Project status
Waveflow is early-stage research software. The foundation — the type system, the simulator, the build graph, and the codegen path to Vitis HLS — is built and works end to end, and is validated bit-for-bit against the real toolchain on a growing set of individual modules. What does not exist yet is an integrated, multi-module subsystem or a head-to-head comparison against existing frameworks. This page is an honest snapshot of where that line currently sits.
What works today
While the project is early, the core of the Waveflow framework is developed and validated end to end:
- A rich set of data schemas are already supported. These schemas include fixed and floating point fields, and data lists, data unions, data arrays with full numpy vectorization. Users can auto-generate the corresponding Vitis code, verified to match the Python model bit-exact.
- Core interfaces such as HLS stream, AXI memory-mapped, and other memory interfaces are also in place. Users can create hardware components with the interfaces, auto-generate Vitis HLS code implementing core transactions including block and pipelined reads of raw data and schemas. These have also been verified as functionally correct and cycle approximate. Hardware components support parameterization.
- A SimPy-based discrete-event simulator (DES) has also been developed, enabling cycle-approximate timing of processing and interface transactions of the hardware components.
- A build DAG has been developed that provides pre-built steps for DES simulation, code generation, Vitis HLS simulation, RTL co-simulation and others.

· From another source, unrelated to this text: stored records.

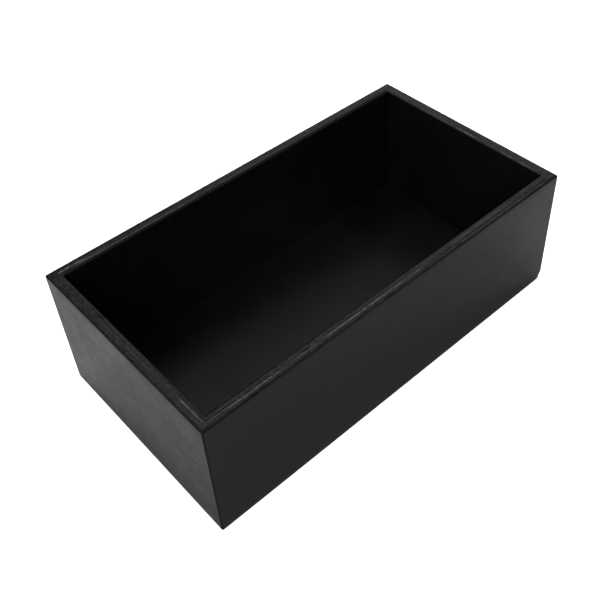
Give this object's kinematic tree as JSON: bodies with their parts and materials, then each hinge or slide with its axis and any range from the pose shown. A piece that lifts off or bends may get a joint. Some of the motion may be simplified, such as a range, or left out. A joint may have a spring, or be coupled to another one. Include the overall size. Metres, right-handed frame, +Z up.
{
  "type": "open-topped plywood box",
  "caption": "Open-topped rectangular box of mitred painted plywood boards around a grooved-in bottom panel, for holding or displaying small items.",
  "frame": {"origin": "middle of the base, at the height of the surface that the box stands on", "axes": "+X along the long side, +Y along the short side towards the back long board, +Z up"},
  "size_m": [0.325, 0.175, 0.106],
  "materials": {
    "painted_boards": "satin black paint",
    "painted_panel": "satin black paint",
    "bare_spline": "bare plywood",
    "pin_steel": "bright"
  },
  "bodies": {
    "root": {"front_wall": "painted_boards", "back_wall": "painted_boards", "left_wall": "painted_boards", "right_wall": "painted_boards", "bottom_panel": "painted_panel", "spline_front_left": "bare_spline", "spline_front_right": "bare_spline", "spline_back_left": "bare_spline", "spline_back_right": "bare_spline", "pins_front_left": "pin_steel", "pins_front_right": "pin_steel", "pins_back_left": "pin_steel", "pins_back_right": "pin_steel"}
  },
  "joints": []
}
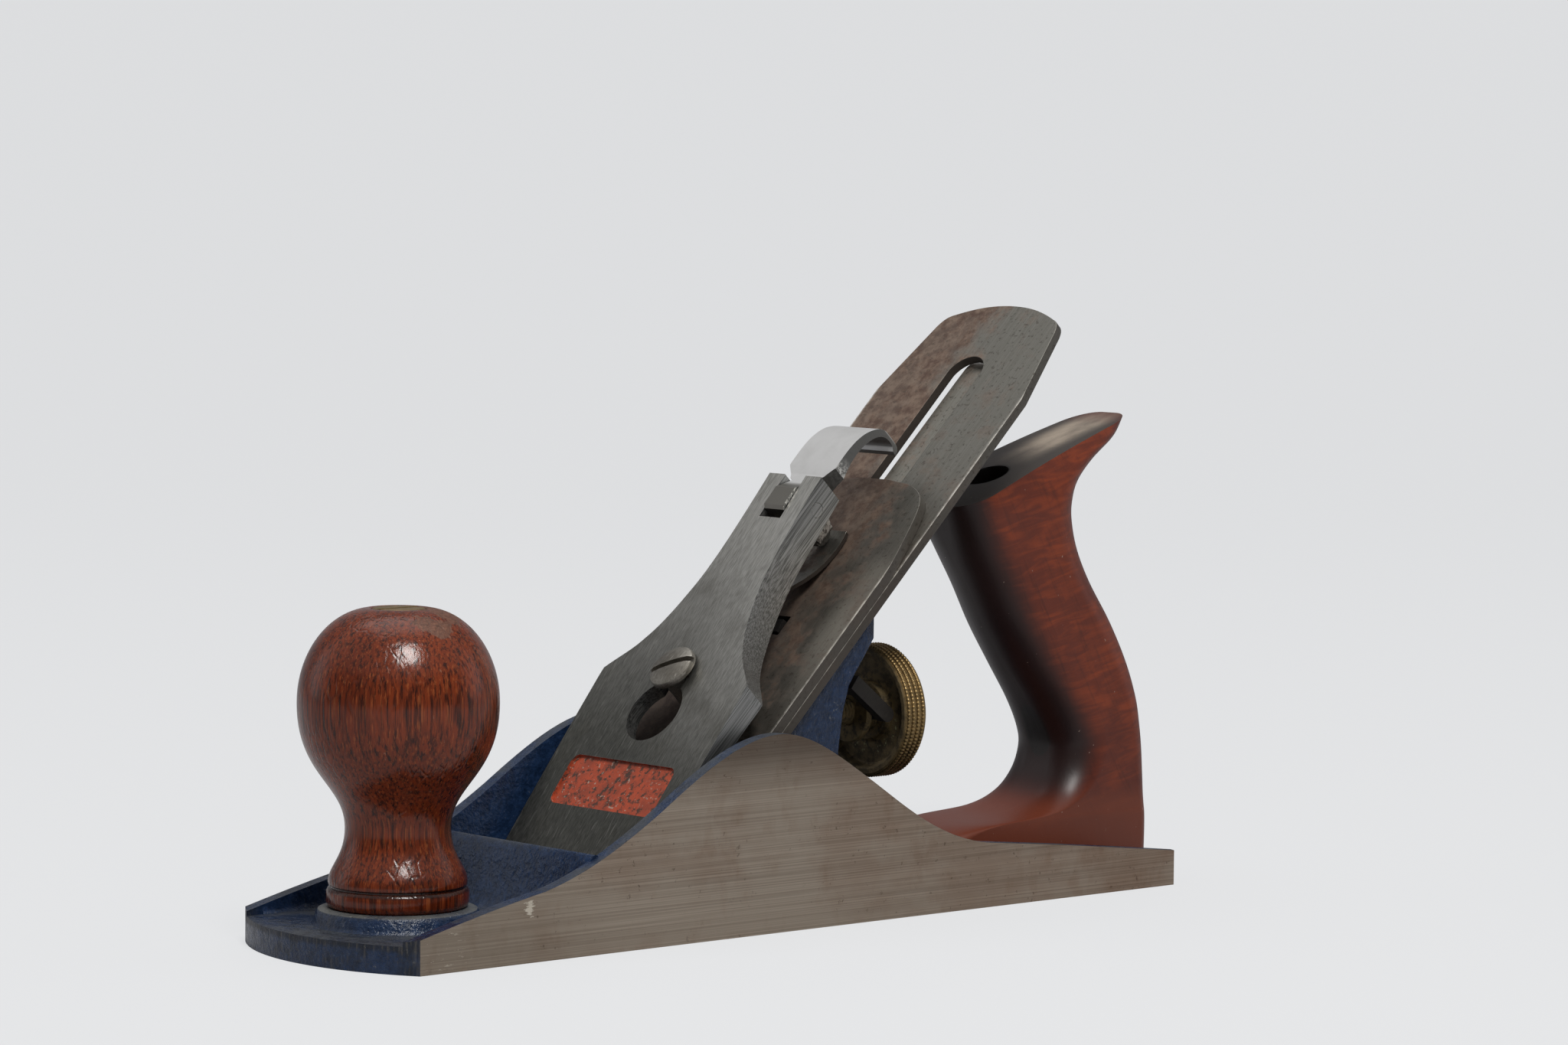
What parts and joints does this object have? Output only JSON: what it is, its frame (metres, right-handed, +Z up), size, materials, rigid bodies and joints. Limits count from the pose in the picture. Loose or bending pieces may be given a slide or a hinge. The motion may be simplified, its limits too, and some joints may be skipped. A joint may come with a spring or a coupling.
{
  "type": "smoothing plane",
  "caption": "Bench smoothing plane: cast body with screwed frog, double iron, lever cap with cam, brass depth wheel, turned knob and shaped tote.",
  "frame": {"origin": "on the underside of the sole, midway along and across the plane", "axes": "+X to the heel, +Y to the far cheek in the picture, +Z up"},
  "size_m": [0.248, 0.064, 0.1391],
  "materials": {
    "blue_enamel": "blue enamel inside, bare ground iron on the sole and cheeks",
    "varnished_wood": "varnished, worn, with crackle",
    "brass": "aged, dark, with knurled ridges",
    "steel": "brown-grey, lightly rusted",
    "bright_steel": "ground, brushed lengthwise",
    "zinc_steel": "plain machined"
  },
  "bodies": {
    "body": {"body_casting": "blue_enamel", "knob": "varnished_wood", "knob_stud": "zinc_steel", "knob_nut": "brass", "tote": "varnished_wood", "tote_stud": "zinc_steel", "tote_nut": "brass", "frog_screws": "zinc_steel", "frog_washers": "zinc_steel"},
    "frog_set": {"frog": "blue_enamel", "frog_clip": "zinc_steel", "frog_clip_screw": "zinc_steel", "yoke_pin": "zinc_steel", "lateral_rivet": "zinc_steel"},
    "frog_adjuster": {"frog_adjusting_screw": "zinc_steel"},
    "stud_carrier": {"depth_stud": "brass"},
    "depth_wheel": {"depth_nut": "brass"},
    "yoke_body": {"yoke": "zinc_steel"},
    "lateral": {"lateral_lever": "steel", "disc_rivet": "zinc_steel"},
    "lateral_roller": {"lateral_disc": "zinc_steel"},
    "iron_pivot": {"lever_cap_screw": "bright_steel"},
    "irons": {"cutter": "steel", "cap_iron": "steel", "cap_iron_screw": "zinc_steel"},
    "cap": {"lever_cap": "bright_steel", "cam_pin": "zinc_steel", "lever_cap_spring": "steel", "spring_rivet": "zinc_steel"},
    "cam": {"cam_lever": "bright_steel"}
  },
  "joints": [
    {"name": "frog_slide", "type": "slide", "parent": "body", "child": "frog_set", "axis": [1, 0, 0], "range_m": [-0.0016, 0.0008]},
    {"name": "frog_screw_turn", "type": "hinge", "parent": "frog_set", "child": "frog_adjuster", "pos_m": [0.02, 0, 0.0135], "axis": [1, 0, 0], "range_deg": [-640, 320]},
    {"name": "nut_travel", "type": "slide", "parent": "frog_set", "child": "stud_carrier", "axis": [1, 0, 0], "range_m": [-0.00196, 0.00131]},
    {"name": "depth_nut_turn", "type": "hinge", "parent": "stud_carrier", "child": "depth_wheel", "pos_m": [0.0412, 0, 0.0442], "axis": [1, 0, 0], "range_deg": [-445, 665]},
    {"name": "yoke_pivot", "type": "hinge", "parent": "frog_set", "child": "yoke_body", "pos_m": [0.02543, 0, 0.05575], "axis": [0, -1, 0], "range_deg": [-9.7, 6.5]},
    {"name": "lateral_swing", "type": "hinge", "parent": "frog_set", "child": "lateral", "pos_m": [0.0326, 0, 0.0799], "axis": [-0.7071, 0, 0.7071], "range_deg": [-5, 5]},
    {"name": "roller_turn", "type": "hinge", "parent": "lateral", "child": "lateral_roller", "pos_m": [0.02482, 0, 0.07212], "axis": [-0.7071, 0, 0.7071], "continuous": true},
    {"name": "iron_swing", "type": "hinge", "parent": "frog_set", "child": "iron_pivot", "pos_m": [-0.00339, 0, 0.04391], "axis": [-0.7071, 0, 0.7071], "range_deg": [-1.39, 1.39]},
    {"name": "iron_slide", "type": "slide", "parent": "iron_pivot", "child": "irons", "axis": [0.7071, 0, 0.7071], "range_m": [-0.00174, 0.0026]},
    {"name": "lever_cap_slide", "type": "slide", "parent": "frog_set", "child": "cap", "axis": [0.7071, 0, 0.7071], "range_m": [0, 0.0106]},
    {"name": "cam_lever_turn", "type": "hinge", "parent": "cap", "child": "cam", "pos_m": [0.01839, 0, 0.09313], "axis": [0, -1, 0], "range_deg": [0, 75]}
  ],
  "couplings": [
    {"joint": "frog_screw_turn", "follows": "frog_slide", "rad_per_m": 6927.4},
    {"joint": "depth_nut_turn", "follows": "iron_slide", "rad_per_m": 4414.9},
    {"joint": "nut_travel", "follows": "iron_slide", "ratio": -0.74341},
    {"joint": "yoke_pivot", "follows": "iron_slide", "rad_per_m": -64.309},
    {"joint": "iron_swing", "follows": "lateral_swing", "ratio": -0.2757}
  ]
}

Tools are available for timing and resource extraction and visualization enabling closed-loop functional and timing verification.
- The framework has been validated end to end on a set of simple examples with individual kernels over a variety of interfaces. The validation demonstrated bit-exact match and near exact timing match with proper calibration.
What is coming next?
Several new core components are on the horizon.

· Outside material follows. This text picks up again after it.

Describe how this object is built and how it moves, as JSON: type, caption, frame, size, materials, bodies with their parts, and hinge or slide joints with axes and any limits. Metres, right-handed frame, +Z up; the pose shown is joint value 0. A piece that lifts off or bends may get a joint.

- More complex modules. We will soon include modules wrapping GEMM and FFT blocks for Vitis L1 DSP.
- Multi-module integrated systems. Composing the individually-verified modules into working subsystems — the conjugate-gradient demonstrator below is the first.

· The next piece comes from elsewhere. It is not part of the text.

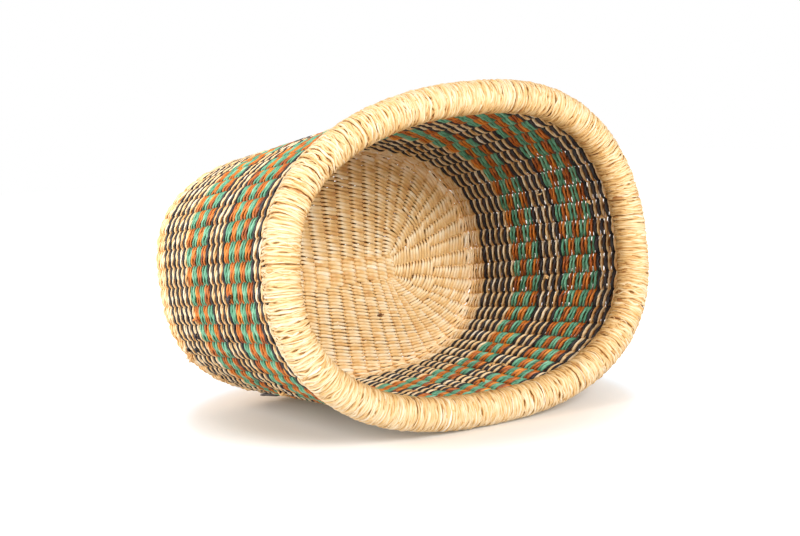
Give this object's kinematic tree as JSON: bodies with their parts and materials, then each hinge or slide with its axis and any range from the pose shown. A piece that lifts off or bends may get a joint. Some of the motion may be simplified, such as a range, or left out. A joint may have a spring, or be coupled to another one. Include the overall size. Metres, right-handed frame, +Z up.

- AI integration. The structured framework is the substrate AI needs; the code generation, agentic DSE, and MCP developer tooling are still being built out.
- Model calibration tools. Fitting the resource and cycle-timing models from measured data.
- Comparative benchmarks. Measuring Waveflow against PyMTL / Chisel / HLS on design productivity and result quality.
- The full SALSA machine — the long-term target the whole foundation is building toward.
The next milestone: a conjugate-gradient demonstrator
The deliberate next step is the first system-level result: conjugate gradient (CG) — a real linear-solve kernel — built from three interacting modules:
- a systolic array (matrix–matrix product),
- the VMAC vector engine (the complex vector-MAC tile, already verified), and
- a general-purpose processor (control and scalar work).
Composed and simulated as one system, the goal is to show that Waveflow’s fast, bit-exact, timing-aware simulation — paired with agentic design-space exploration — finds good parameterizations much faster than an RTL-first flow. That is a concrete, publishable validation of the central claim, and the first design that exercises the platform as an integrated whole rather than a set of verified parts.
Trajectory
verified foundation (here) → the CG demonstrator (next) → additional SALSA tiles → the full reconfigurable system
The bet is that getting the foundation right is the hard part; with a correct, verified substrate, the convincing examples follow.